Lastly, the letter alleges that Fox may have violated copyright laws by using Biden’s name, image, and likeness without authorization, with some of those instances potentially tripping statutes against “revenge porn.” These claims also center in part on the mock trial, which published intimate photos of Hunter Biden as part of the “evidence” presented in the case.
“FOX knows that these private and confidential images were hacked, stolen, and/or manipulated digital material which were intended to remain private and confidential and which were unlawfully procured and published without Mr.

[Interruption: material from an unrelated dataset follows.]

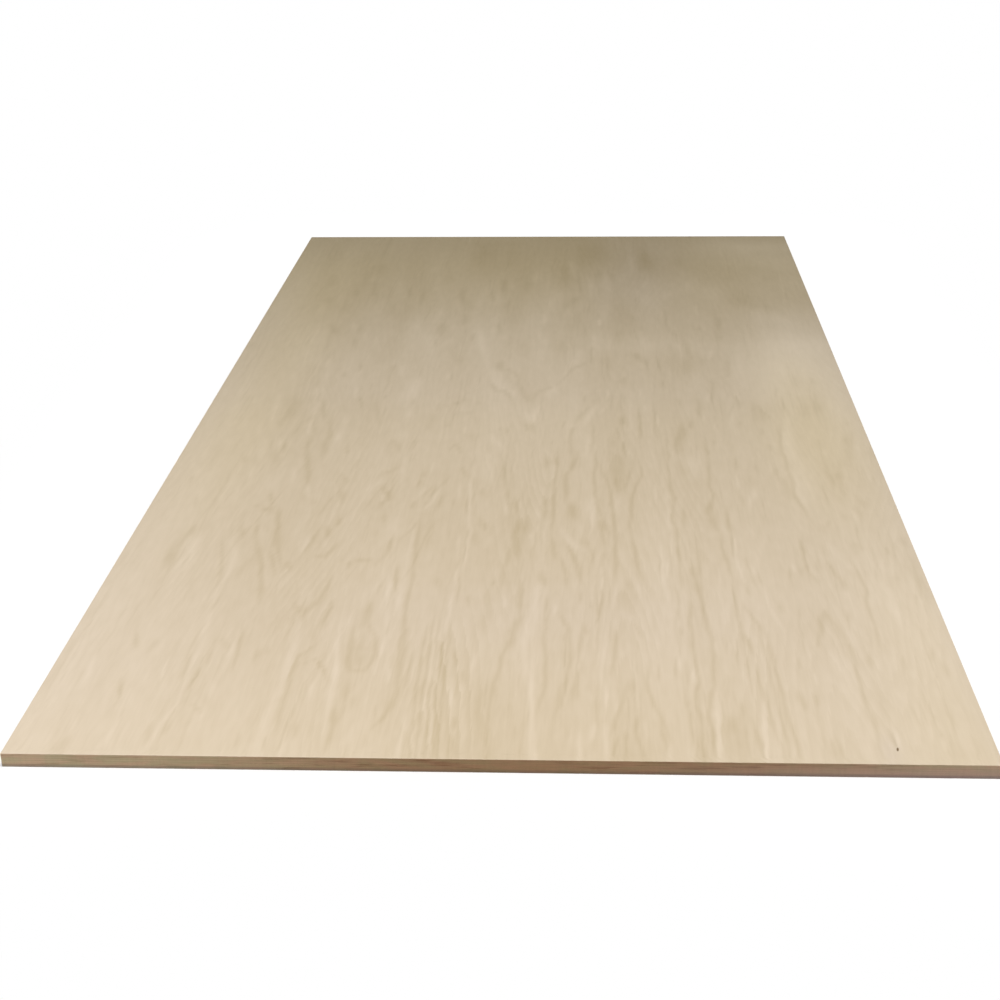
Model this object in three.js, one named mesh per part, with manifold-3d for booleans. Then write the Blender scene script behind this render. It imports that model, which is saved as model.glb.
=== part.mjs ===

Biden’s consent,” the letter says, noting that when some of these images first appeared on Twitter ahead of the 2020 election, the social platform quickly removed them as “violative of its revenge porn policies and other terms of service.”
The letter demands that Fox preserve a number of records in anticipation of a lawsuit, including documents and communications related to star hosts like Hannity, Bartiromo, Jesse Watters, Jeanine Pirro, Miranda Devine, and Laura Ingraham, dating to January 2019.
The letter also asks the network to preserve records related to the early stages of the Hunter Biden narrative, including “strategy meetings” involving Giuliani and Parnas’ efforts to promote allegations, “Skype interviews between Ukrainian officials and a Congressman Devin Nunes senior staff member,” a “planned interview of former Ukrainian prosecutor Viktor Shokin by Sean Hannity” in Vienna, Austria, last year, and an alleged Oct. 2019 meeting in a Fox News conference room featuring Parnas, Giuliani, right-wing journalist John Solomon, and two Republican lawyers tied to Giuliani’s Ukraine efforts.
The retention demands also extend to communications and documents involving a wide cast of characters, from computer repairman John Paul Mac Isaac to indicted Chinese billionaire Guo Wengui, Trump-whisperer Steve Bannon, former Trump campaign communications chief Tim Murtaugh, Sen. Ron Johnson (R-WI), and even former Attorney General William Barr.
Editor's note: This story has been updated to remove a potential timeline for the lawsuit.